>> begin

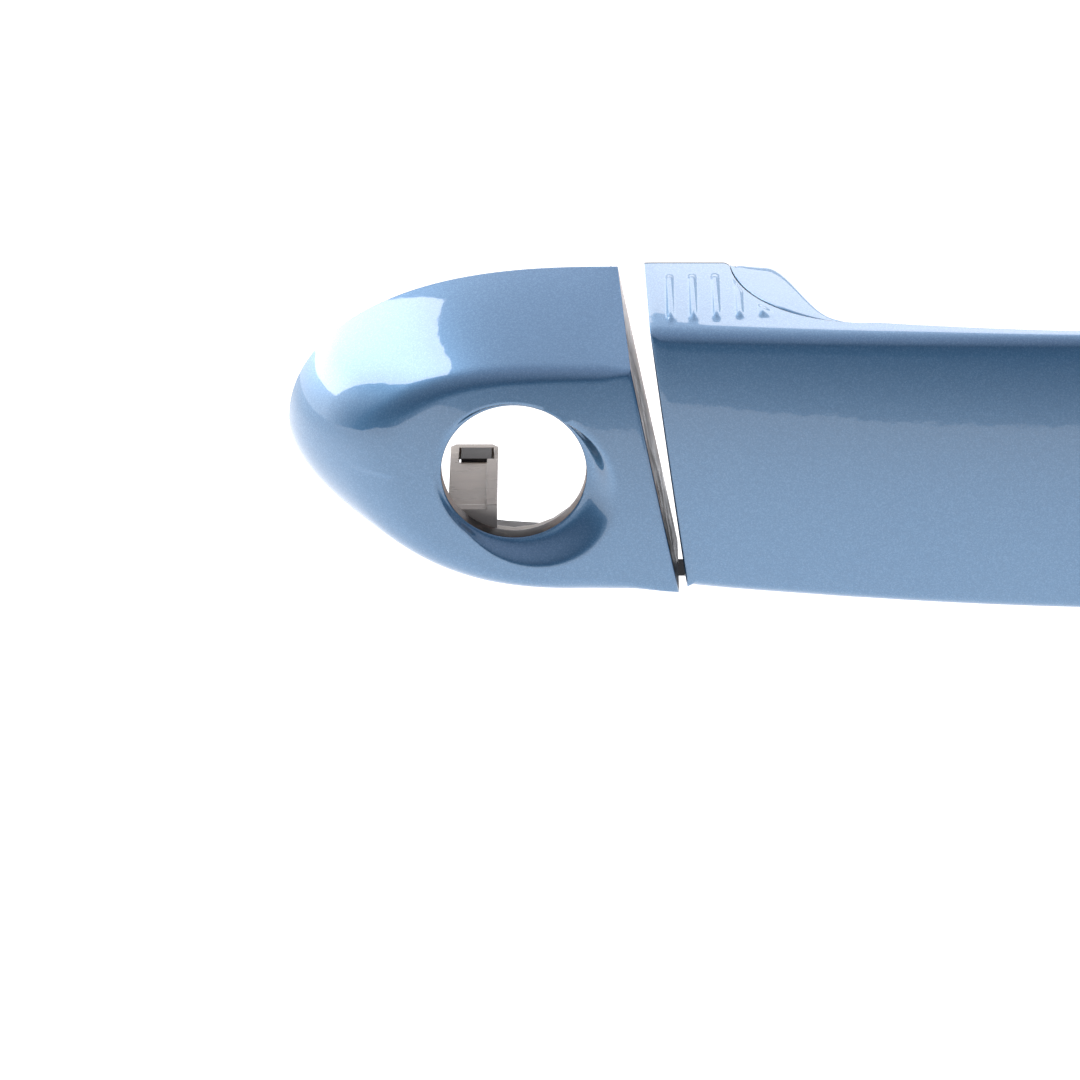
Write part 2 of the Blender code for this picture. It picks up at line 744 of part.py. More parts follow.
def make_hinge_arm():
    """Arm from the core's front end through the door skin to the pivot pin."""
    y = ARM_FOOT_Y
    outline = (
        [(63, y), (84, y), (88, -11.0), (98, -11.0), (105, -6.0), (PIVOT_X - 1.5, 1.0)]
        + arc((PIVOT_X, PIVOT_Y), 6.0, -50, 170, 12)
        + [(PIVOT_X - 7.5, 3.5), (101, -1.4), (94, -2.6), (63, -2.6)]
    )
    bore = arc((PIVOT_X, PIVOT_Y), PIVOT_PIN_R + PIN_PLAY, 0, 345, 23)
    plate("hinge_arm", [outline, bore], "XY", -9.0, 18.0, CAST)


def screw(name, head, tip, head_r, shank_r, head_height, spec=STEEL):
    """Pan-head screw with a six-sided socket, from its head's outer face to its tip."""
    head, tip = Vector(head), Vector(tip)
    way = (tip - head).normalized()
    obj = rod(name, head, head + way * head_height, head_r * 0.86, spec, 24, head_r)
    shank = rod(name + "_shank", head + way * (head_height * 0.5), tip, shank_r, sides=16)
    join(obj, shank)
    cut(obj, rod(name + "_socket", head - way, head + way * head_height * 0.6, head_r * 0.45, sides=6))
    return obj


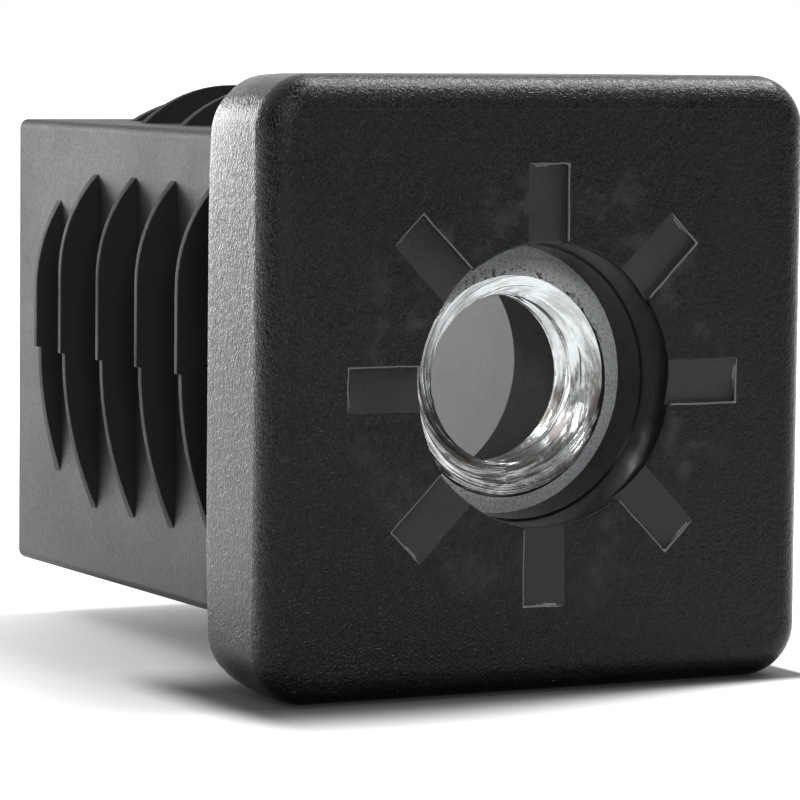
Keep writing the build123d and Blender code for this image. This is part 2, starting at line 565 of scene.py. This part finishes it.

>> end

_WHAT THE TASK ASKS_
Each line above that holds the string "part" should be copied and shown.

_EXERCISE OUTPUT_
Write part 2 of the Blender code for this picture. It picks up at line 744 of part.py. More parts follow.
Keep writing the build123d and Blender code for this image. This is part 2, starting at line 565 of scene.py. This part finishes it.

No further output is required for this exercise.